— start of DATA ENTRIES —

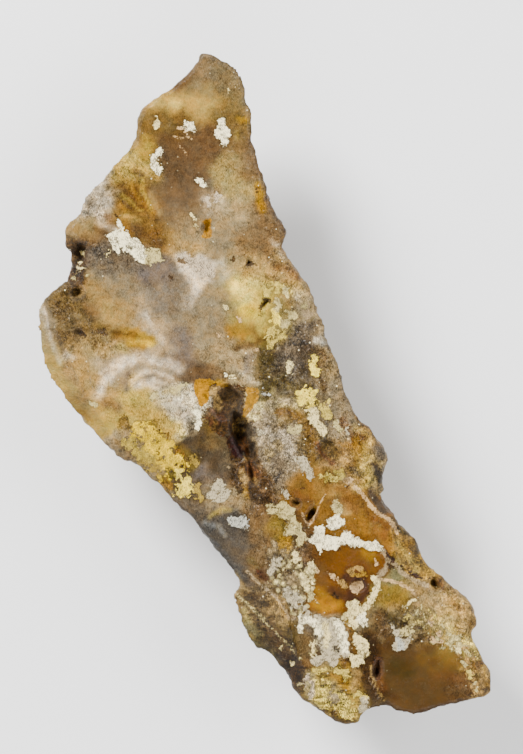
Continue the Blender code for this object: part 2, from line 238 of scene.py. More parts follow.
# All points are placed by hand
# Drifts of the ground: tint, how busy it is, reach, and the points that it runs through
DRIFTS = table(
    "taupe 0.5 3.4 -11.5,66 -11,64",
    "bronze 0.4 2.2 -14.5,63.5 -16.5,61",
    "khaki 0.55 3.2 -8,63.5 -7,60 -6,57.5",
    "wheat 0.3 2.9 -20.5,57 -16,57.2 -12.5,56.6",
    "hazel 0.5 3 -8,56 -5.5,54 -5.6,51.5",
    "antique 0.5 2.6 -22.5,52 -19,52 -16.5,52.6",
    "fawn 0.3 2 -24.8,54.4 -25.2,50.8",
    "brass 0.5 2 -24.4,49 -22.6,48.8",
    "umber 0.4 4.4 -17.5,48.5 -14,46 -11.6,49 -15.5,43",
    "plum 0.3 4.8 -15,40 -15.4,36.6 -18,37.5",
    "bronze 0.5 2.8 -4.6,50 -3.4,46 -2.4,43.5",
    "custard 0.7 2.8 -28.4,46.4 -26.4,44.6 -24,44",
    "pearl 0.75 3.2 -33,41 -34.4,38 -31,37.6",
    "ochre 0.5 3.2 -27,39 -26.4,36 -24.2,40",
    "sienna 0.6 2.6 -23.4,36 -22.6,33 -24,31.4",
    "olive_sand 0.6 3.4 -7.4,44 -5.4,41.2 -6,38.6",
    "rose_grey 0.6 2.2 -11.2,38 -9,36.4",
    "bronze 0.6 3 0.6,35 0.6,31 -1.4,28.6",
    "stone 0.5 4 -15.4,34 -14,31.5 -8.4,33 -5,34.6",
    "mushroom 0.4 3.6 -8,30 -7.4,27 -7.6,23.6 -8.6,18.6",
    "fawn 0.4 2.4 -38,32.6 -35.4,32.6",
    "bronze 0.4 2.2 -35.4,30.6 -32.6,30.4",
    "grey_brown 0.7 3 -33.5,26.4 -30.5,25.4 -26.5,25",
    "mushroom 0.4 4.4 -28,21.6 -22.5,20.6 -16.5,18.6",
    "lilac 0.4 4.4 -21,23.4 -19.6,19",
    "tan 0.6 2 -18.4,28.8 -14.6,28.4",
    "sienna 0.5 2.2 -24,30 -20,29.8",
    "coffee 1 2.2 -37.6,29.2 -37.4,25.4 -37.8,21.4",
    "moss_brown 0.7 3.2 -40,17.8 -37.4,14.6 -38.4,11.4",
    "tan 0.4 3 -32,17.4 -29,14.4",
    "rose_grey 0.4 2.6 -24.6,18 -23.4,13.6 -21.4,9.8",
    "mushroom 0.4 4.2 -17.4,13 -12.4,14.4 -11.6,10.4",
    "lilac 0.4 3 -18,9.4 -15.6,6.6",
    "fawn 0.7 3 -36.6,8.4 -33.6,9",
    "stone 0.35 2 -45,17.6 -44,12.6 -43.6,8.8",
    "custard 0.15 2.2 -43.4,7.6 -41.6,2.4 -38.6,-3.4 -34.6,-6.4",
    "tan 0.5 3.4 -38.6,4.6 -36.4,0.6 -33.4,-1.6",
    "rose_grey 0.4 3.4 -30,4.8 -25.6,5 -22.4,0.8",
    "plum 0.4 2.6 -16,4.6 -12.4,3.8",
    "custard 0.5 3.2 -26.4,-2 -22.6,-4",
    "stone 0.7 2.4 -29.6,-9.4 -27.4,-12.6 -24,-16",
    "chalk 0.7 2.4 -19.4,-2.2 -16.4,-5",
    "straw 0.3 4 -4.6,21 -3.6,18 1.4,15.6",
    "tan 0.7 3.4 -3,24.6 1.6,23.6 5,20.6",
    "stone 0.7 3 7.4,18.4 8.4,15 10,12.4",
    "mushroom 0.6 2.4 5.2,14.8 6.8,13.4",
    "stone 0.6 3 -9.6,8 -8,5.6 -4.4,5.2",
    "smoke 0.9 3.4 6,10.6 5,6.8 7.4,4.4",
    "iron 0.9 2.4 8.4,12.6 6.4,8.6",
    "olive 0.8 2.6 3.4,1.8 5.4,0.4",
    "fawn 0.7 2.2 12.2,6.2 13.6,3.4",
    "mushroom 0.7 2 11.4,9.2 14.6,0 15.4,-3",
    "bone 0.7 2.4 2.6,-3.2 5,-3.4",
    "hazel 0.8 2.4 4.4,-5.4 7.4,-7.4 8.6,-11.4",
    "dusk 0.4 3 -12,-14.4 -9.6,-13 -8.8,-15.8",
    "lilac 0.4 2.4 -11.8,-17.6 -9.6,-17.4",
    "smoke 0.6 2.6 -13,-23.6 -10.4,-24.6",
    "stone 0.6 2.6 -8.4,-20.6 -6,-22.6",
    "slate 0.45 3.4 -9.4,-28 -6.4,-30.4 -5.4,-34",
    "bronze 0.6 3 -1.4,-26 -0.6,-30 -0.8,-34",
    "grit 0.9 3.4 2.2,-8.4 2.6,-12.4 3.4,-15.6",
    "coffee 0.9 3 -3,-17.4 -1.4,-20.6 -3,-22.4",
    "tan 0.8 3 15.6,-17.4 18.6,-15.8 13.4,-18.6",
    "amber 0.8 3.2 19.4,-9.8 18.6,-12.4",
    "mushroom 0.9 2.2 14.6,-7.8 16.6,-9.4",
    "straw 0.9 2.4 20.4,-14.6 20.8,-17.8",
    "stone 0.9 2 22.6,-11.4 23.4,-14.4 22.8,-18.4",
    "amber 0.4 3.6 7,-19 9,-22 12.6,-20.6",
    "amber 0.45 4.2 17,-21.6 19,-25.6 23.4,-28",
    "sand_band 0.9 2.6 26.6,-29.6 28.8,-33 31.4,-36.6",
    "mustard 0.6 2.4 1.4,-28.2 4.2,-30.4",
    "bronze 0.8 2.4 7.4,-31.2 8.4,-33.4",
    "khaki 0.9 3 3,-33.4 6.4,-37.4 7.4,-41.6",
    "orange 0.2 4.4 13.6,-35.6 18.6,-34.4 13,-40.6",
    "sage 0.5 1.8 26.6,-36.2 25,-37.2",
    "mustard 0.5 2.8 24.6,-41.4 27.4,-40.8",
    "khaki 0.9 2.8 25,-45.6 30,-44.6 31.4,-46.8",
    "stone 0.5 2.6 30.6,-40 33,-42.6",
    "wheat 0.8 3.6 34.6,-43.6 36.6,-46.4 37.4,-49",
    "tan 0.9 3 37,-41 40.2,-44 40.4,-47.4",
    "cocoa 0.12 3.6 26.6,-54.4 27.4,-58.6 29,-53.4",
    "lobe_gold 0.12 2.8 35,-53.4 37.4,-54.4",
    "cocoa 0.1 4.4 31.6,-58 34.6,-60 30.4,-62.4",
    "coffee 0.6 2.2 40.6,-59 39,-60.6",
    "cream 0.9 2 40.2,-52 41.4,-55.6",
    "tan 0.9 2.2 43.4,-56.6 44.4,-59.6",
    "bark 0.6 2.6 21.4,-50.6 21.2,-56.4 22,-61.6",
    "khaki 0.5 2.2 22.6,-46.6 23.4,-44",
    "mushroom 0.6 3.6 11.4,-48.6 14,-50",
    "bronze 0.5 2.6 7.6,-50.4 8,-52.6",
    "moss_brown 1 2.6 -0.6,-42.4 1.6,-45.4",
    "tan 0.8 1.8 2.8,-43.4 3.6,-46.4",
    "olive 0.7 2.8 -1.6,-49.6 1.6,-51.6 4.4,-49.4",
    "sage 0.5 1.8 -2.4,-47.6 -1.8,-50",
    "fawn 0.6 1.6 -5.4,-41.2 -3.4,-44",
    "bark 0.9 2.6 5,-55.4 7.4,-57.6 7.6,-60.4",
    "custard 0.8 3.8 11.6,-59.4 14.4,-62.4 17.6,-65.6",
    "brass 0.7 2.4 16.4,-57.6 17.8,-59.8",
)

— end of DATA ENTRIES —
— start of DATA ENTRIES —

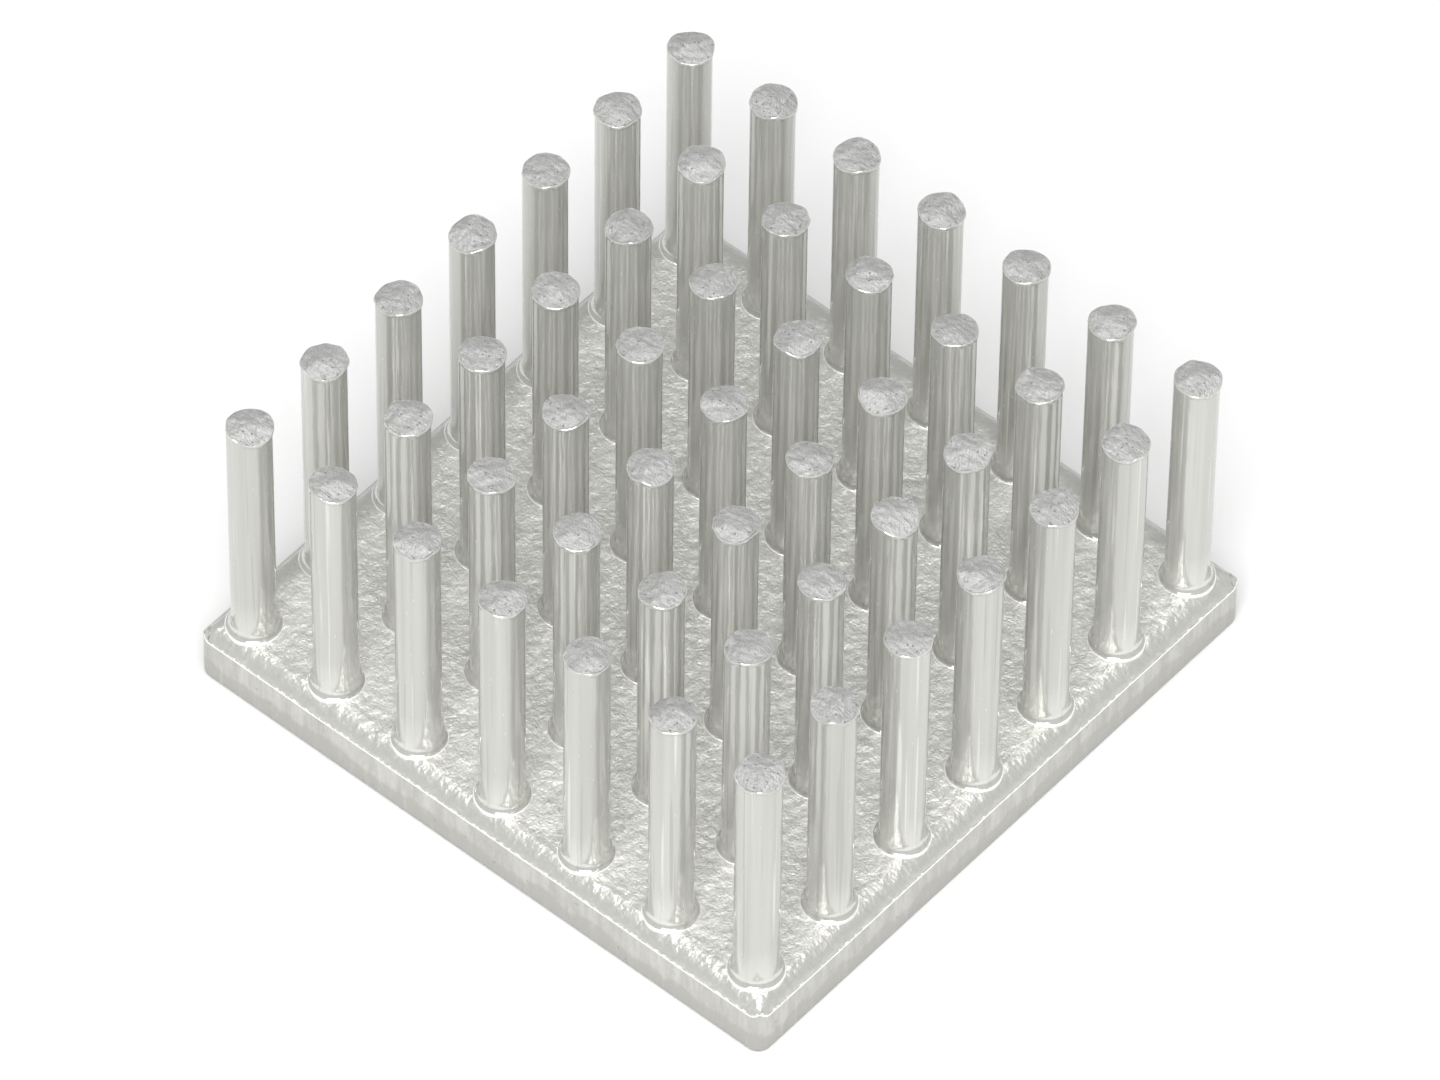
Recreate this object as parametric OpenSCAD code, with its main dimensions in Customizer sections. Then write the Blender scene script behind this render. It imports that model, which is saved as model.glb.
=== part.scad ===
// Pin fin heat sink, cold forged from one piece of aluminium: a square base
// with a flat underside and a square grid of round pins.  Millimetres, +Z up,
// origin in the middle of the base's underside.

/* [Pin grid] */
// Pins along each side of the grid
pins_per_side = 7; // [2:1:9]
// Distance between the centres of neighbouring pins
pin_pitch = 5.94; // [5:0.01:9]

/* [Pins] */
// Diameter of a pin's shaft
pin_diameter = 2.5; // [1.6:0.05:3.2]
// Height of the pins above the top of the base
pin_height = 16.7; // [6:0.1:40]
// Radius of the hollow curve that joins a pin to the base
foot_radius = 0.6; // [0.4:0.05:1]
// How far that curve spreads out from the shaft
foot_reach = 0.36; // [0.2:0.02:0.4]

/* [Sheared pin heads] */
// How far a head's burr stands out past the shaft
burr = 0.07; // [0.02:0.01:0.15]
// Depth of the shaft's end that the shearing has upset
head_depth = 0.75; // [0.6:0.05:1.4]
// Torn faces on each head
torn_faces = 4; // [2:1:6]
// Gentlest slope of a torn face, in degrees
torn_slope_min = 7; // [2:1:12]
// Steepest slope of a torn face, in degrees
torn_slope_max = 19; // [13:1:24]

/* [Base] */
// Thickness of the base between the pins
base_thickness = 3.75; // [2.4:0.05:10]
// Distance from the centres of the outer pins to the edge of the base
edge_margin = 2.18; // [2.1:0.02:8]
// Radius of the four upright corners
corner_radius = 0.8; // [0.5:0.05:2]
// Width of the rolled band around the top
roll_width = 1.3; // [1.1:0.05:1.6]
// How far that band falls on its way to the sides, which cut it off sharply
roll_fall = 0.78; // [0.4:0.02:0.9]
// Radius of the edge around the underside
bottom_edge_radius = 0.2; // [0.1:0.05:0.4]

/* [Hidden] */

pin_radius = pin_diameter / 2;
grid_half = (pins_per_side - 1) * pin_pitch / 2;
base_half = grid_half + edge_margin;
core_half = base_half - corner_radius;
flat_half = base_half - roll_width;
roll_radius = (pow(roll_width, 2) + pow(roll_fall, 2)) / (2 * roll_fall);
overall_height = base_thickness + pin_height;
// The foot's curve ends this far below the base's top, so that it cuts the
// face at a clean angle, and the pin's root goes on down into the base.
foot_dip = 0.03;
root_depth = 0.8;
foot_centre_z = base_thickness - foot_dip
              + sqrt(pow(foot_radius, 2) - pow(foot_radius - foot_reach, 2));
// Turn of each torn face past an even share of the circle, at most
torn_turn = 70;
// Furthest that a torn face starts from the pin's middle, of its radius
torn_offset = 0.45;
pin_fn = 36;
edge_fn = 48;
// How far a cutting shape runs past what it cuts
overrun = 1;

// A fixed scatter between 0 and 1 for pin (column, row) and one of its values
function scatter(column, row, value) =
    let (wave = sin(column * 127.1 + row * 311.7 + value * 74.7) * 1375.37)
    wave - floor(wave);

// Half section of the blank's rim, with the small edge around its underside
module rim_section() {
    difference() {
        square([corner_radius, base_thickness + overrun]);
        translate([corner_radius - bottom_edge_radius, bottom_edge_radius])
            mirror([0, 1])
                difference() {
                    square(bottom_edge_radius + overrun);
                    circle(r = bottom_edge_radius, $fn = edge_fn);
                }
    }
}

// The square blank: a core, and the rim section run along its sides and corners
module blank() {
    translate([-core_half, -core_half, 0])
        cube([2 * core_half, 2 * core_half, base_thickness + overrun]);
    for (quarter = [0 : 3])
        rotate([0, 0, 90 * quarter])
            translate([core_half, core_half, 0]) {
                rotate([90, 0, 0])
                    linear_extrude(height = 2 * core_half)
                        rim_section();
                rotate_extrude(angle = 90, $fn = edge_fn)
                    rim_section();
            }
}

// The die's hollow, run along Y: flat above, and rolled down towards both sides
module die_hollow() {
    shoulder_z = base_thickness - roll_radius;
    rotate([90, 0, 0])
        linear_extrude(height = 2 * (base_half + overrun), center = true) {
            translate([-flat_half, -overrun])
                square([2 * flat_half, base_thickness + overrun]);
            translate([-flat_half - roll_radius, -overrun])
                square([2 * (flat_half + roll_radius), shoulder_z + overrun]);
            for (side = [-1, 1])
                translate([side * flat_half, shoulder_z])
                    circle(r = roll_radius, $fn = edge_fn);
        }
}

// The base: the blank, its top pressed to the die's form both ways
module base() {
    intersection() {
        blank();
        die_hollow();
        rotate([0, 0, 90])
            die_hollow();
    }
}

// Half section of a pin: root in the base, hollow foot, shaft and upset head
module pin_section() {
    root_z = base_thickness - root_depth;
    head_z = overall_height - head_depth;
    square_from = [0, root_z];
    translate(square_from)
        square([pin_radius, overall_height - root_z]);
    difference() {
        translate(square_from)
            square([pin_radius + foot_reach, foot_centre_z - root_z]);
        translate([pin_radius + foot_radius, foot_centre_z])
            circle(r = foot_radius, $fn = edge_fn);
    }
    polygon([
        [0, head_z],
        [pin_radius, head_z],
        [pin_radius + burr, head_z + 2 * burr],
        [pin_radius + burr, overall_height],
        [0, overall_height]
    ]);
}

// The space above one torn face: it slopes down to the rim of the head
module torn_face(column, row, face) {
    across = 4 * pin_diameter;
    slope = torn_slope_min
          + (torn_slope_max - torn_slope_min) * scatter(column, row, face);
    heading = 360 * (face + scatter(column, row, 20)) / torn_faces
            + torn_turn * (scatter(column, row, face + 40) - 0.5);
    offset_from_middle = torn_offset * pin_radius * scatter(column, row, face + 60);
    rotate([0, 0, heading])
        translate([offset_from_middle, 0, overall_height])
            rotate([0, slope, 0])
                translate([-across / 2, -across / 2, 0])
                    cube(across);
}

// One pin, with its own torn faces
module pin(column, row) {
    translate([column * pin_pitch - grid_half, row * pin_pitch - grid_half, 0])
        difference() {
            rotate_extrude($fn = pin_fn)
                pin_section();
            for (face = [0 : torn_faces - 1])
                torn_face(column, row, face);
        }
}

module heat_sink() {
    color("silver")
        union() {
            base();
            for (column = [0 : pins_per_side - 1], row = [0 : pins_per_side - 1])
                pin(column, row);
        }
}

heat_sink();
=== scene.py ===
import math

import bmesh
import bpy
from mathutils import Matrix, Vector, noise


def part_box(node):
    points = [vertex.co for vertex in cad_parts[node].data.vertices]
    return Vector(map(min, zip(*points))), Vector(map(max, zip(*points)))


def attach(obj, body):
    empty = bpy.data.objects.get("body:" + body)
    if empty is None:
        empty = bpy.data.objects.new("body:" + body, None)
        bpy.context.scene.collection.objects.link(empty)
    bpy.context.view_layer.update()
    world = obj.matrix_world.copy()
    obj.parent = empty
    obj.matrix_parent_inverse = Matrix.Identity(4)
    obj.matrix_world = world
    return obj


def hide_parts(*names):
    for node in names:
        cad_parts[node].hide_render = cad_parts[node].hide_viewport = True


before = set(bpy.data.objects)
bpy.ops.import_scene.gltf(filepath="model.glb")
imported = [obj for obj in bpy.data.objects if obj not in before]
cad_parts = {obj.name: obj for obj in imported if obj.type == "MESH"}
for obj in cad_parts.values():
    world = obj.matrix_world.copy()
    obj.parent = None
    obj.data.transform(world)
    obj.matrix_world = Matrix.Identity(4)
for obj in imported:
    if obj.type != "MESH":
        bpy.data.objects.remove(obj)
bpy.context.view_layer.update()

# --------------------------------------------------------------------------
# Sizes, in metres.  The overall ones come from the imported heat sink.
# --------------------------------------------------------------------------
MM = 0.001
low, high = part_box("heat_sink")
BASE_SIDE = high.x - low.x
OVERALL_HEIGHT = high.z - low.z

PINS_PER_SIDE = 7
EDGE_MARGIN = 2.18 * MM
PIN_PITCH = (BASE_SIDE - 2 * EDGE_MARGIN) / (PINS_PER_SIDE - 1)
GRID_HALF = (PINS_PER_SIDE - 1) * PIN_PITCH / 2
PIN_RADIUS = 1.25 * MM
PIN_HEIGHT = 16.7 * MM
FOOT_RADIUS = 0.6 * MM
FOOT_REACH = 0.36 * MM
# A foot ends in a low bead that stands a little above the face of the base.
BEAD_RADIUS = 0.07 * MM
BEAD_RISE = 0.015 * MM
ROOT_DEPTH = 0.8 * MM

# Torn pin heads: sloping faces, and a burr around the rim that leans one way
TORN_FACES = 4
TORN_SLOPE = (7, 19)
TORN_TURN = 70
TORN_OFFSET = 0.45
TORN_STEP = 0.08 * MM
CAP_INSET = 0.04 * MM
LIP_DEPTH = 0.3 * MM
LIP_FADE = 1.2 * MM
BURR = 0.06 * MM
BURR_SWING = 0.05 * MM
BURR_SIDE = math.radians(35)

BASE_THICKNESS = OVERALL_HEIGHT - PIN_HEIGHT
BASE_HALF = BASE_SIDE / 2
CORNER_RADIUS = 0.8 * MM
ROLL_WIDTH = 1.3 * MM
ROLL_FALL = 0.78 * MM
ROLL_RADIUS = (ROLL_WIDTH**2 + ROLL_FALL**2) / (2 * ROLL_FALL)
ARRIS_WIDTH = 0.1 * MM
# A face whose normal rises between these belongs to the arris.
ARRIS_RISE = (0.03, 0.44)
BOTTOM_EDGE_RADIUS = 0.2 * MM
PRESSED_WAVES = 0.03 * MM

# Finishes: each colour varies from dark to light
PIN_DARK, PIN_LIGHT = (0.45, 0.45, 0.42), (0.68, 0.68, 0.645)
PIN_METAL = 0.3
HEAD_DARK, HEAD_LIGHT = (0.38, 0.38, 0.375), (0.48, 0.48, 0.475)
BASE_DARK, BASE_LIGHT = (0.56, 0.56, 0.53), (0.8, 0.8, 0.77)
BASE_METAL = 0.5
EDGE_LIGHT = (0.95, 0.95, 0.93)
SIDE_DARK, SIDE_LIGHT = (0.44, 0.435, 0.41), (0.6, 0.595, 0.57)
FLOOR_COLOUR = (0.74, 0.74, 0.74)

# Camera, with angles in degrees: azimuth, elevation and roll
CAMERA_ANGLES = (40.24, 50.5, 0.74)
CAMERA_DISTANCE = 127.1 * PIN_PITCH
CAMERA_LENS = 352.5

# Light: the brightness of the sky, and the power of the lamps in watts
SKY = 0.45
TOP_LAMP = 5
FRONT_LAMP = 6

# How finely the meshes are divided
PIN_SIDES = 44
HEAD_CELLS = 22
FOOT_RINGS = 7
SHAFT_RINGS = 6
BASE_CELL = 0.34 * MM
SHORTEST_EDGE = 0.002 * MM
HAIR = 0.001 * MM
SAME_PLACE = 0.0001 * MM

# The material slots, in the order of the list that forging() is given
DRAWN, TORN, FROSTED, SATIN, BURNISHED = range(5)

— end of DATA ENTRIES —
— start of DATA ENTRIES —

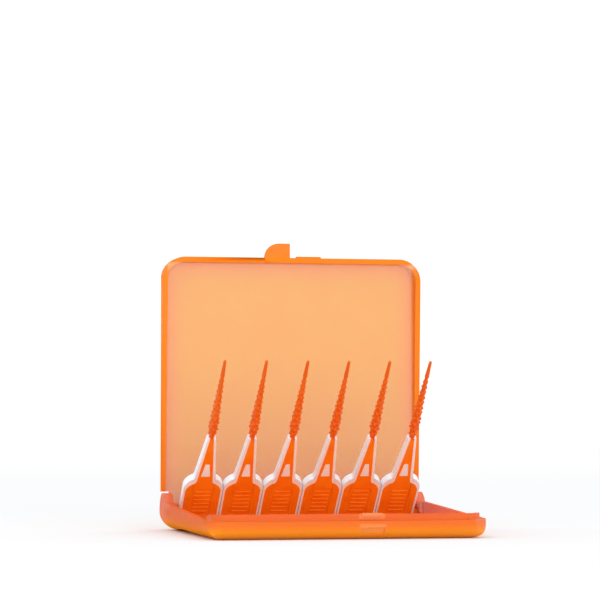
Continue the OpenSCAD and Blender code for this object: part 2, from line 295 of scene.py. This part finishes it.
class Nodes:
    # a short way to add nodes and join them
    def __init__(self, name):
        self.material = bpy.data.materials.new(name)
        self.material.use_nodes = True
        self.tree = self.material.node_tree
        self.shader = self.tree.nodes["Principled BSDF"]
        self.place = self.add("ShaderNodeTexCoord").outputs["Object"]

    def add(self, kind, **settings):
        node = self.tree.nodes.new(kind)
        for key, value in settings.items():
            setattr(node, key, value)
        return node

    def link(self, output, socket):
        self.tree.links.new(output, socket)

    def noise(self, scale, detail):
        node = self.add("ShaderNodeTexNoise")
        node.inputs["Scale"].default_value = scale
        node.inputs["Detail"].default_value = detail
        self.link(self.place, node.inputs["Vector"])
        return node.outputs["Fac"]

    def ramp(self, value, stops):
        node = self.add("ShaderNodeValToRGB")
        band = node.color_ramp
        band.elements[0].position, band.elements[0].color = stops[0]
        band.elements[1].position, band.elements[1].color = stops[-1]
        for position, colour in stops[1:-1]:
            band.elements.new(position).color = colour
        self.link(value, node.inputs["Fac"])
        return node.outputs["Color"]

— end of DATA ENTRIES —

PROBLEM -
Exactly the lines from the one holding "own torn faces" through the one holding "imported = [obj" should be printed, ends included.

OUTPUT OF THE EXERCISE -
// One pin, with its own torn faces
module pin(column, row) {
    translate([column * pin_pitch - grid_half, row * pin_pitch - grid_half, 0])
        difference() {
            rotate_extrude($fn = pin_fn)
                pin_section();
            for (face = [0 : torn_faces - 1])
                torn_face(column, row, face);
        }
}

module heat_sink() {
    color("silver")
        union() {
            base();
            for (column = [0 : pins_per_side - 1], row = [0 : pins_per_side - 1])
                pin(column, row);
        }
}

heat_sink();
=== scene.py ===
import math

import bmesh
import bpy
from mathutils import Matrix, Vector, noise


def part_box(node):
    points = [vertex.co for vertex in cad_parts[node].data.vertices]
    return Vector(map(min, zip(*points))), Vector(map(max, zip(*points)))


def attach(obj, body):
    empty = bpy.data.objects.get("body:" + body)
    if empty is None:
        empty = bpy.data.objects.new("body:" + body, None)
        bpy.context.scene.collection.objects.link(empty)
    bpy.context.view_layer.update()
    world = obj.matrix_world.copy()
    obj.parent = empty
    obj.matrix_parent_inverse = Matrix.Identity(4)
    obj.matrix_world = world
    return obj


def hide_parts(*names):
    for node in names:
        cad_parts[node].hide_render = cad_parts[node].hide_viewport = True


before = set(bpy.data.objects)
bpy.ops.import_scene.gltf(filepath="model.glb")
imported = [obj for obj in bpy.data.objects if obj not in before]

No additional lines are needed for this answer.